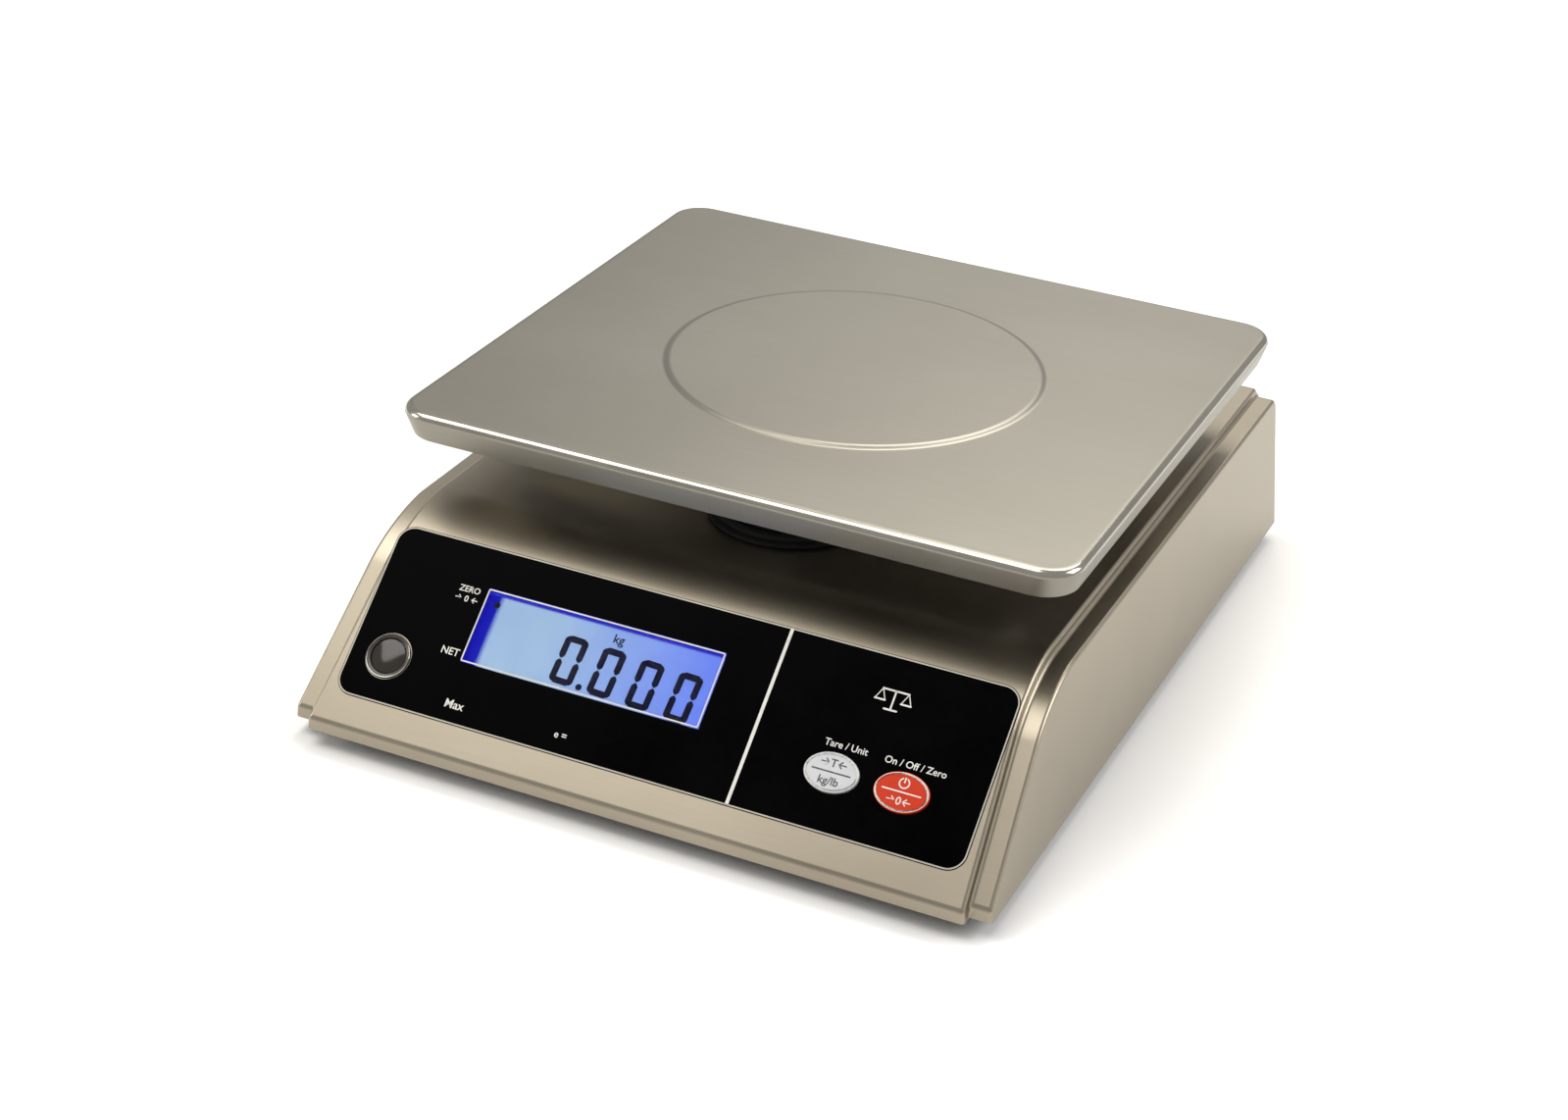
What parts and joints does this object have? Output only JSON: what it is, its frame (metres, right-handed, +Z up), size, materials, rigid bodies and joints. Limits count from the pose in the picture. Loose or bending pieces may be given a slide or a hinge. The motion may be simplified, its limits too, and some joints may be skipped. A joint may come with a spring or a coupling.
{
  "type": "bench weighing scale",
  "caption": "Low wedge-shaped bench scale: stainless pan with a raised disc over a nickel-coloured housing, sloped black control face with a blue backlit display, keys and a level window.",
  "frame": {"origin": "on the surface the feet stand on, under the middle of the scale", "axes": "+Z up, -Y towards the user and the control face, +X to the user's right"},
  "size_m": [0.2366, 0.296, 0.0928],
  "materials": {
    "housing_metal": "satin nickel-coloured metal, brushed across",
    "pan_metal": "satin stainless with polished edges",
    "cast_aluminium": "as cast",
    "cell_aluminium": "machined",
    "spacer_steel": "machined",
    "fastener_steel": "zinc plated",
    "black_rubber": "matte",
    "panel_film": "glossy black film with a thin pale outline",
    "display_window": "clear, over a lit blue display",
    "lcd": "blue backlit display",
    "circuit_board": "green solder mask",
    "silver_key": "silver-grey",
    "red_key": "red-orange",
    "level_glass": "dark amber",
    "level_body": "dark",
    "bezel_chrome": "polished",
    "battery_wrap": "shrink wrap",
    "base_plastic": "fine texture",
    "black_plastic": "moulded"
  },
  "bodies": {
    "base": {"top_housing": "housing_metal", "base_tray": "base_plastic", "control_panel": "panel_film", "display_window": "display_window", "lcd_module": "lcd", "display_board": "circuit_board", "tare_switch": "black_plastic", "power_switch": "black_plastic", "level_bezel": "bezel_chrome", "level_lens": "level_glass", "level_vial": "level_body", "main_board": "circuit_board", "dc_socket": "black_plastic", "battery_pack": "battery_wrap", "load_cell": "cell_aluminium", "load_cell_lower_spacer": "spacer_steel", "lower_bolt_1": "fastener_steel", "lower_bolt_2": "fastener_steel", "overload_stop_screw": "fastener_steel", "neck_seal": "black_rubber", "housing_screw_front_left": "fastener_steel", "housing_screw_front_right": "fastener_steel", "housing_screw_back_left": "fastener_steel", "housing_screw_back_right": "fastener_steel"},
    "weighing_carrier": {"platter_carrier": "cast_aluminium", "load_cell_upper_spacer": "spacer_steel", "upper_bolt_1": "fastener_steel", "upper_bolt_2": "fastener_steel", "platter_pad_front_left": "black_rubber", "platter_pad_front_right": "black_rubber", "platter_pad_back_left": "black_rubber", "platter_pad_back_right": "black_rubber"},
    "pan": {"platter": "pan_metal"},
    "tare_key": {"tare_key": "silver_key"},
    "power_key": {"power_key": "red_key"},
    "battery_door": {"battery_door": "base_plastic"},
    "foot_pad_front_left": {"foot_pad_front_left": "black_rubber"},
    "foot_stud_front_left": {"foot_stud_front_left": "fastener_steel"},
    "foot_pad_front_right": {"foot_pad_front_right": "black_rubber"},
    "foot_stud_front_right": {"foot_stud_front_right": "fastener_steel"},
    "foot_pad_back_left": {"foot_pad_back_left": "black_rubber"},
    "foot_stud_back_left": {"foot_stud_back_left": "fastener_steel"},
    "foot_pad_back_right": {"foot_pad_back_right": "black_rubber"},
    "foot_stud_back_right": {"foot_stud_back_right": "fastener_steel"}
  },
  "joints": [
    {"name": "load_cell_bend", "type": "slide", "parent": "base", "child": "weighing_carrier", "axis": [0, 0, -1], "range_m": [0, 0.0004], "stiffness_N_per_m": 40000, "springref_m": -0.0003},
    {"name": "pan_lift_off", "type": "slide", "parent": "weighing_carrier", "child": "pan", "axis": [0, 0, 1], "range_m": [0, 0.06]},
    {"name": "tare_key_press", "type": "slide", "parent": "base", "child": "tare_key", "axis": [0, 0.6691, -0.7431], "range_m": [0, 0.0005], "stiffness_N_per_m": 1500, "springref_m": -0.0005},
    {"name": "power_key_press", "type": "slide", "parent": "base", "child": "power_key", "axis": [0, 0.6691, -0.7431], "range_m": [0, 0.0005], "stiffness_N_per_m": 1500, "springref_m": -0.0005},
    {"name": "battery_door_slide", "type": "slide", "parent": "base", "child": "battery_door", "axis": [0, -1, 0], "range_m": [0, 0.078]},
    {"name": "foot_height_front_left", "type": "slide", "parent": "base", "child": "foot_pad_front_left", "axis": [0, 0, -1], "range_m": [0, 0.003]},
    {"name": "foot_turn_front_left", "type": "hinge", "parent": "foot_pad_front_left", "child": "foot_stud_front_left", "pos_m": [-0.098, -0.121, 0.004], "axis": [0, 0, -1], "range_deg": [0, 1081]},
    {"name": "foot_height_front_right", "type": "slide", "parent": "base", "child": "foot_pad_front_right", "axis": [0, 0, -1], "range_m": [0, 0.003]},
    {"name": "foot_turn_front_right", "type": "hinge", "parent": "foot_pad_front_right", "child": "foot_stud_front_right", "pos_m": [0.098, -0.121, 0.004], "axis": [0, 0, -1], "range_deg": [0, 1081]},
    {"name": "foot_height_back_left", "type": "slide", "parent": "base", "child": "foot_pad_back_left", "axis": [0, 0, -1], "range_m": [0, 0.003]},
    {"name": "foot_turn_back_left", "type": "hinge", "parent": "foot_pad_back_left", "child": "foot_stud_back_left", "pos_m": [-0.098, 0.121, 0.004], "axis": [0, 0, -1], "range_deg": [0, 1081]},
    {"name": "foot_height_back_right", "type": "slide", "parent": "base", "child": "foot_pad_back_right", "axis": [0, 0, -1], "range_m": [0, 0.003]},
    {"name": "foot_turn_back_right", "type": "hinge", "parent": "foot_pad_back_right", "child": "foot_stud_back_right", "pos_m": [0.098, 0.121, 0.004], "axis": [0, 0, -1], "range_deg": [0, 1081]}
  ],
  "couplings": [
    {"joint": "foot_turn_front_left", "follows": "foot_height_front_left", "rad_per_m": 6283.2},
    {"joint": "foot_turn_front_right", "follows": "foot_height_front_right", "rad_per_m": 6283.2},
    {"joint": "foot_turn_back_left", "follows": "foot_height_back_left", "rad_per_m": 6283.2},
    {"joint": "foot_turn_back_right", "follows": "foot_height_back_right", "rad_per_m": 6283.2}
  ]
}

[What the exercise asks] Extract the complete listing verbatim.

[Result]
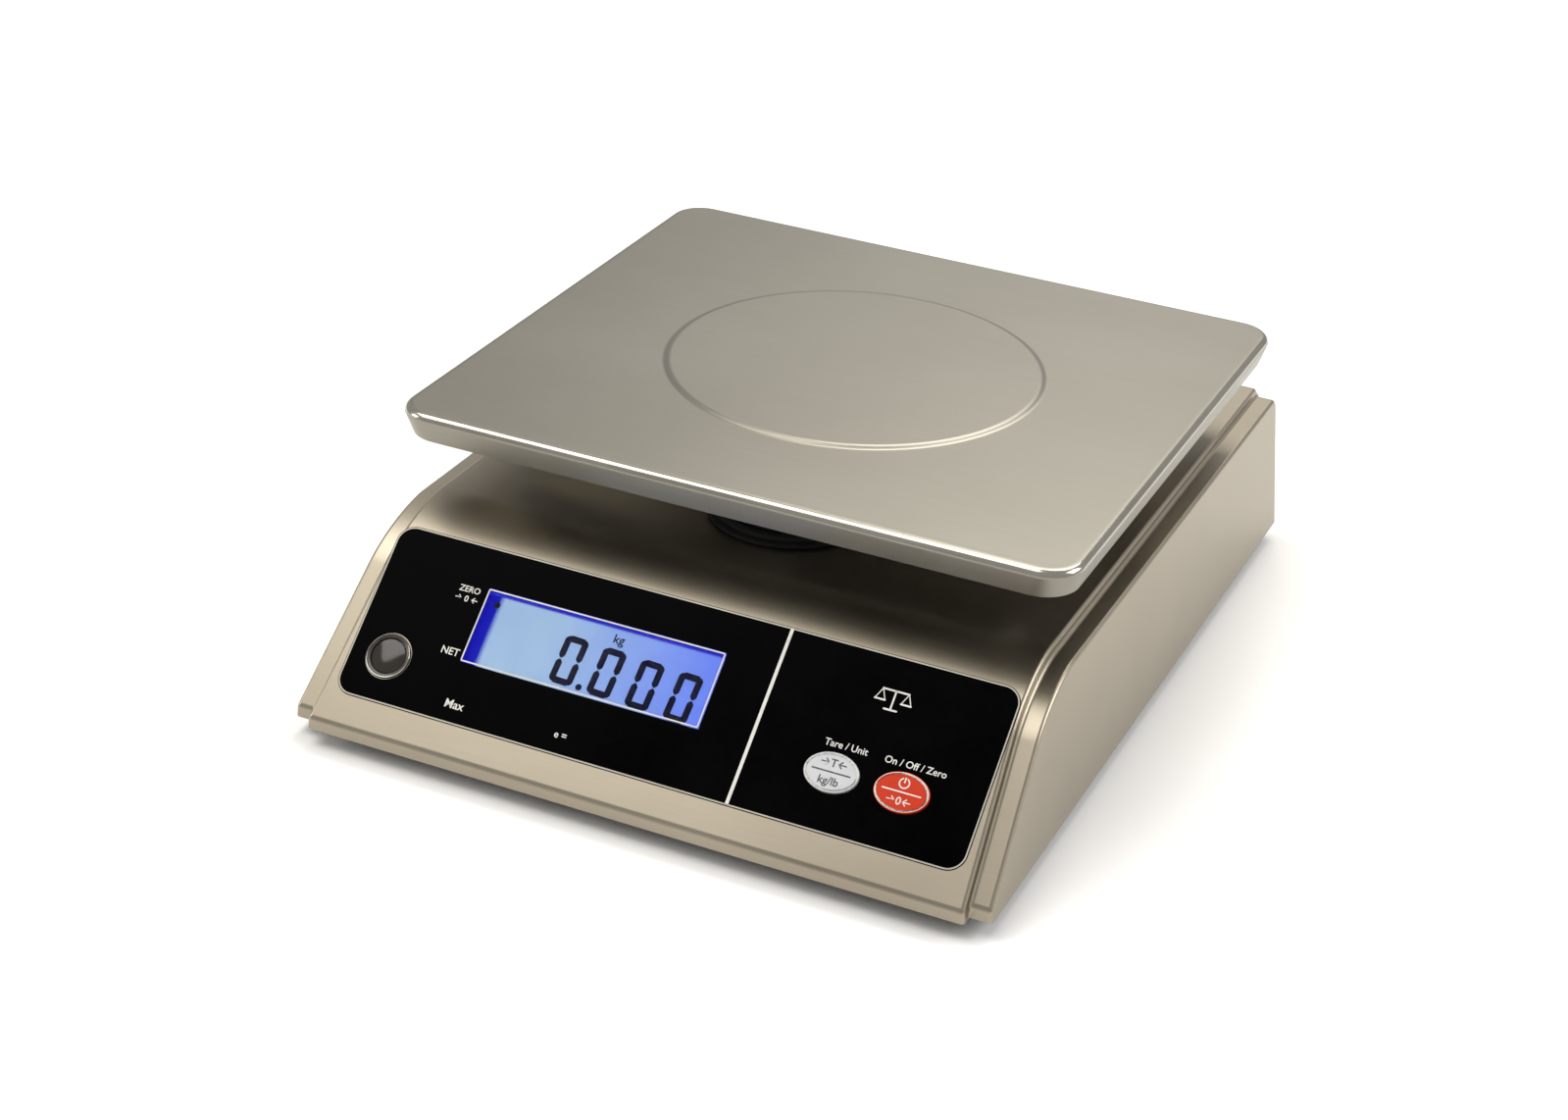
What parts and joints does this object have? Output only JSON: what it is, its frame (metres, right-handed, +Z up), size, materials, rigid bodies and joints. Limits count from the pose in the picture. Loose or bending pieces may be given a slide or a hinge. The motion may be simplified, its limits too, and some joints may be skipped. A joint may come with a spring or a coupling.
{
  "type": "bench weighing scale",
  "caption": "Low wedge-shaped bench scale: stainless pan with a raised disc over a nickel-coloured housing, sloped black control face with a blue backlit display, keys and a level window.",
  "frame": {"origin": "on the surface the feet stand on, under the middle of the scale", "axes": "+Z up, -Y towards the user and the control face, +X to the user's right"},
  "size_m": [0.2366, 0.296, 0.0928],
  "materials": {
    "housing_metal": "satin nickel-coloured metal, brushed across",
    "pan_metal": "satin stainless with polished edges",
    "cast_aluminium": "as cast",
    "cell_aluminium": "machined",
    "spacer_steel": "machined",
    "fastener_steel": "zinc plated",
    "black_rubber": "matte",
    "panel_film": "glossy black film with a thin pale outline",
    "display_window": "clear, over a lit blue display",
    "lcd": "blue backlit display",
    "circuit_board": "green solder mask",
    "silver_key": "silver-grey",
    "red_key": "red-orange",
    "level_glass": "dark amber",
    "level_body": "dark",
    "bezel_chrome": "polished",
    "battery_wrap": "shrink wrap",
    "base_plastic": "fine texture",
    "black_plastic": "moulded"
  },
  "bodies": {
    "base": {"top_housing": "housing_metal", "base_tray": "base_plastic", "control_panel": "panel_film", "display_window": "display_window", "lcd_module": "lcd", "display_board": "circuit_board", "tare_switch": "black_plastic", "power_switch": "black_plastic", "level_bezel": "bezel_chrome", "level_lens": "level_glass", "level_vial": "level_body", "main_board": "circuit_board", "dc_socket": "black_plastic", "battery_pack": "battery_wrap", "load_cell": "cell_aluminium", "load_cell_lower_spacer": "spacer_steel", "lower_bolt_1": "fastener_steel", "lower_bolt_2": "fastener_steel", "overload_stop_screw": "fastener_steel", "neck_seal": "black_rubber", "housing_screw_front_left": "fastener_steel", "housing_screw_front_right": "fastener_steel", "housing_screw_back_left": "fastener_steel", "housing_screw_back_right": "fastener_steel"},
    "weighing_carrier": {"platter_carrier": "cast_aluminium", "load_cell_upper_spacer": "spacer_steel", "upper_bolt_1": "fastener_steel", "upper_bolt_2": "fastener_steel", "platter_pad_front_left": "black_rubber", "platter_pad_front_right": "black_rubber", "platter_pad_back_left": "black_rubber", "platter_pad_back_right": "black_rubber"},
    "pan": {"platter": "pan_metal"},
    "tare_key": {"tare_key": "silver_key"},
    "power_key": {"power_key": "red_key"},
    "battery_door": {"battery_door": "base_plastic"},
    "foot_pad_front_left": {"foot_pad_front_left": "black_rubber"},
    "foot_stud_front_left": {"foot_stud_front_left": "fastener_steel"},
    "foot_pad_front_right": {"foot_pad_front_right": "black_rubber"},
    "foot_stud_front_right": {"foot_stud_front_right": "fastener_steel"},
    "foot_pad_back_left": {"foot_pad_back_left": "black_rubber"},
    "foot_stud_back_left": {"foot_stud_back_left": "fastener_steel"},
    "foot_pad_back_right": {"foot_pad_back_right": "black_rubber"},
    "foot_stud_back_right": {"foot_stud_back_right": "fastener_steel"}
  },
  "joints": [
    {"name": "load_cell_bend", "type": "slide", "parent": "base", "child": "weighing_carrier", "axis": [0, 0, -1], "range_m": [0, 0.0004], "stiffness_N_per_m": 40000, "springref_m": -0.0003},
    {"name": "pan_lift_off", "type": "slide", "parent": "weighing_carrier", "child": "pan", "axis": [0, 0, 1], "range_m": [0, 0.06]},
    {"name": "tare_key_press", "type": "slide", "parent": "base", "child": "tare_key", "axis": [0, 0.6691, -0.7431], "range_m": [0, 0.0005], "stiffness_N_per_m": 1500, "springref_m": -0.0005},
    {"name": "power_key_press", "type": "slide", "parent": "base", "child": "power_key", "axis": [0, 0.6691, -0.7431], "range_m": [0, 0.0005], "stiffness_N_per_m": 1500, "springref_m": -0.0005},
    {"name": "battery_door_slide", "type": "slide", "parent": "base", "child": "battery_door", "axis": [0, -1, 0], "range_m": [0, 0.078]},
    {"name": "foot_height_front_left", "type": "slide", "parent": "base", "child": "foot_pad_front_left", "axis": [0, 0, -1], "range_m": [0, 0.003]},
    {"name": "foot_turn_front_left", "type": "hinge", "parent": "foot_pad_front_left", "child": "foot_stud_front_left", "pos_m": [-0.098, -0.121, 0.004], "axis": [0, 0, -1], "range_deg": [0, 1081]},
    {"name": "foot_height_front_right", "type": "slide", "parent": "base", "child": "foot_pad_front_right", "axis": [0, 0, -1], "range_m": [0, 0.003]},
    {"name": "foot_turn_front_right", "type": "hinge", "parent": "foot_pad_front_right", "child": "foot_stud_front_right", "pos_m": [0.098, -0.121, 0.004], "axis": [0, 0, -1], "range_deg": [0, 1081]},
    {"name": "foot_height_back_left", "type": "slide", "parent": "base", "child": "foot_pad_back_left", "axis": [0, 0, -1], "range_m": [0, 0.003]},
    {"name": "foot_turn_back_left", "type": "hinge", "parent": "foot_pad_back_left", "child": "foot_stud_back_left", "pos_m": [-0.098, 0.121, 0.004], "axis": [0, 0, -1], "range_deg": [0, 1081]},
    {"name": "foot_height_back_right", "type": "slide", "parent": "base", "child": "foot_pad_back_right", "axis": [0, 0, -1], "range_m": [0, 0.003]},
    {"name": "foot_turn_back_right", "type": "hinge", "parent": "foot_pad_back_right", "child": "foot_stud_back_right", "pos_m": [0.098, 0.121, 0.004], "axis": [0, 0, -1], "range_deg": [0, 1081]}
  ],
  "couplings": [
    {"joint": "foot_turn_front_left", "follows": "foot_height_front_left", "rad_per_m": 6283.2},
    {"joint": "foot_turn_front_right", "follows": "foot_height_front_right", "rad_per_m": 6283.2},
    {"joint": "foot_turn_back_left", "follows": "foot_height_back_left", "rad_per_m": 6283.2},
    {"joint": "foot_turn_back_right", "follows": "foot_height_back_right", "rad_per_m": 6283.2}
  ]
}